Food Retailers Experience Big Decrease in Margins

A new report by McKinsey and Eurocommerce shows that because of cost inflation, lower volumes, and more price–sensitive customers, Europe’s food retailers saw the biggest drop in margins in five years.

Between 2019 and 2022, the average margin of European grocers decreased by three percentage points. The EBITDA margin decreased by one percentage point, while the EBIT margin stagnated. Adjusted for inflation, turnover dropped 7.1%, driven by intensified downtrading, consumers opted for cheaper products.

The analysts expect that consumer behaviour in 2023 will continue reflecting a cautious approach due to the knock-on effects of recent economic uncertainty. Retail volumes are likely to stay flat for the rest of 2023 due to the difficult economic climate. More than 53% of consumers plan to save more money on food.

Across Europe, consumer downtrading has led to substantial growth for private label. Compared with 2021, the value share of private label increased by 1.9 percentage points. However, only 0.8 percentage points of this increase can be explained by same store downtrading. The remaining part is caused by faster–than–average price increases for private label goods (0.8 percentage points) and above average growth of the discount channel, which has a higher private label share (0.3 percentage points). Pure online players grew faster than inflation in 2022 and some reached profitability.

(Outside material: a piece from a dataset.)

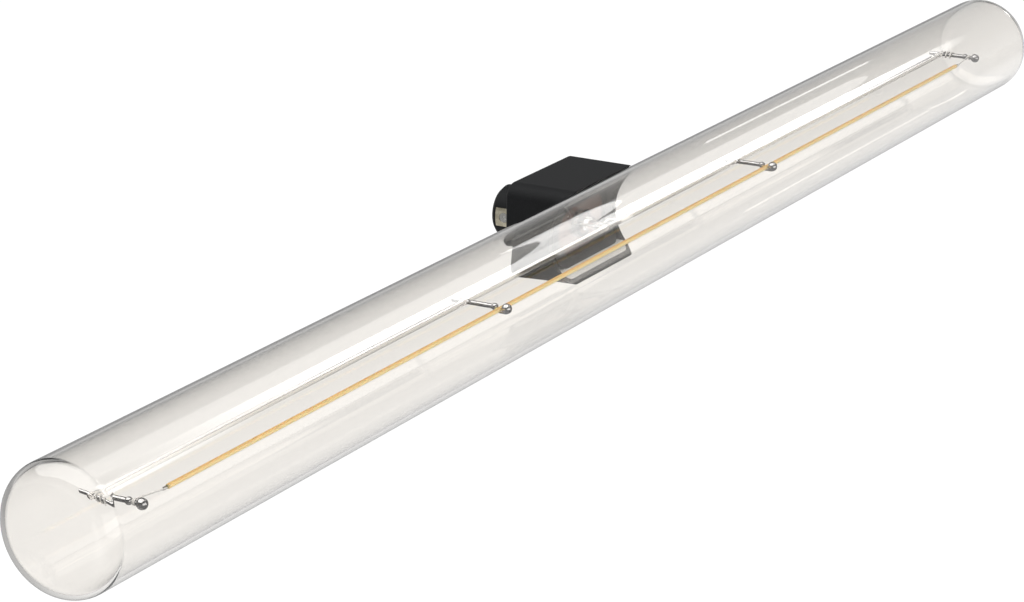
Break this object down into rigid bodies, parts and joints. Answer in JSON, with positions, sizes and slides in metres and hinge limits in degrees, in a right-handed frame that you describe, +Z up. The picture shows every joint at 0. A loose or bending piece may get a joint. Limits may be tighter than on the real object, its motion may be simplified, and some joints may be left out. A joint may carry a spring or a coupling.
{
  "type": "tubular light bulb",
  "caption": "Clear tubular filament lamp, 500 mm long and 30 mm across, with a long straight filament on ball-headed posts and one cap with a round peg at the middle of its back.",
  "frame": {"origin": "middle of the cap's seat face, on the peg's axis", "axes": "+X along the tube; +Y out of the cap along its peg, towards the lamp holder; +Z up as hung on a wall"},
  "size_m": [0.5, 0.053, 0.03],
  "materials": {
    "clear_glass": "clear",
    "steel_wire": "drawn and headed",
    "nickel_wire": "drawn",
    "phosphor": "moulded silicone",
    "strip_metal": "tinned",
    "cap_plastic": "moulded",
    "tray_plastic": "moulded",
    "cement": "cast",
    "laminate": "laminated",
    "contact_metal": "nickel plated",
    "rivet_metal": "headed",
    "can_aluminium": "drawn",
    "film_box": "moulded",
    "ferrite": "sintered",
    "copper_wire": "enamelled copper",
    "chip_epoxy": "moulded",
    "fuse_lacquer": "lacquered",
    "absorber_lacquer": "lacquered",
    "wire_insulation": "extruded"
  },
  "bodies": {
    "root": {"glass_tube": "clear_glass", "glass_stem": "clear_glass", "support_rod": "clear_glass", "support_post_1": "steel_wire", "support_post_2": "steel_wire", "support_post_3": "steel_wire", "support_post_4": "steel_wire", "filament_strip": "strip_metal", "filament_coat": "phosphor", "filament_tail_left": "nickel_wire", "filament_tail_right": "nickel_wire", "lead_in_wire_left": "nickel_wire", "lead_in_wire_right": "nickel_wire", "cap_housing": "cap_plastic", "contact_strip_left": "contact_metal", "contact_strip_right": "contact_metal", "contact_rivets": "rivet_metal", "driver_tray": "tray_plastic", "basing_cement": "cement", "driver_board": "laminate", "smoothing_capacitor": "can_aluminium", "film_capacitor": "film_box", "choke_core": "ferrite", "choke_winding": "copper_wire", "rectifier_chip": "chip_epoxy", "driver_chip": "chip_epoxy", "fuse_resistor": "fuse_lacquer", "surge_absorber": "absorber_lacquer", "supply_wire_left": "wire_insulation", "supply_wire_right": "wire_insulation"}
  },
  "joints": []
}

Regarding channels, discounters gained 1.4 percent in market share in Europe relative to 2021. This was largely driven by a combination of aggressive footprint growth in recent years, recovery from the pandemic–related sales dip, price inflation faster than market average and an increase in price sensitivity in the market. Discounters grew at the expense of all other channels: traditional trade declined by 0.8 percentage points, hypermarkets by 0.2, online by 0.3, and supermarkets
by 0.1.

This is the third time McKinsey and EuroCommerce have launched a joint State of Grocery Retail report, which includes a survey of more than 12,000 consumers and almost 50 grocery executives and thought leaders.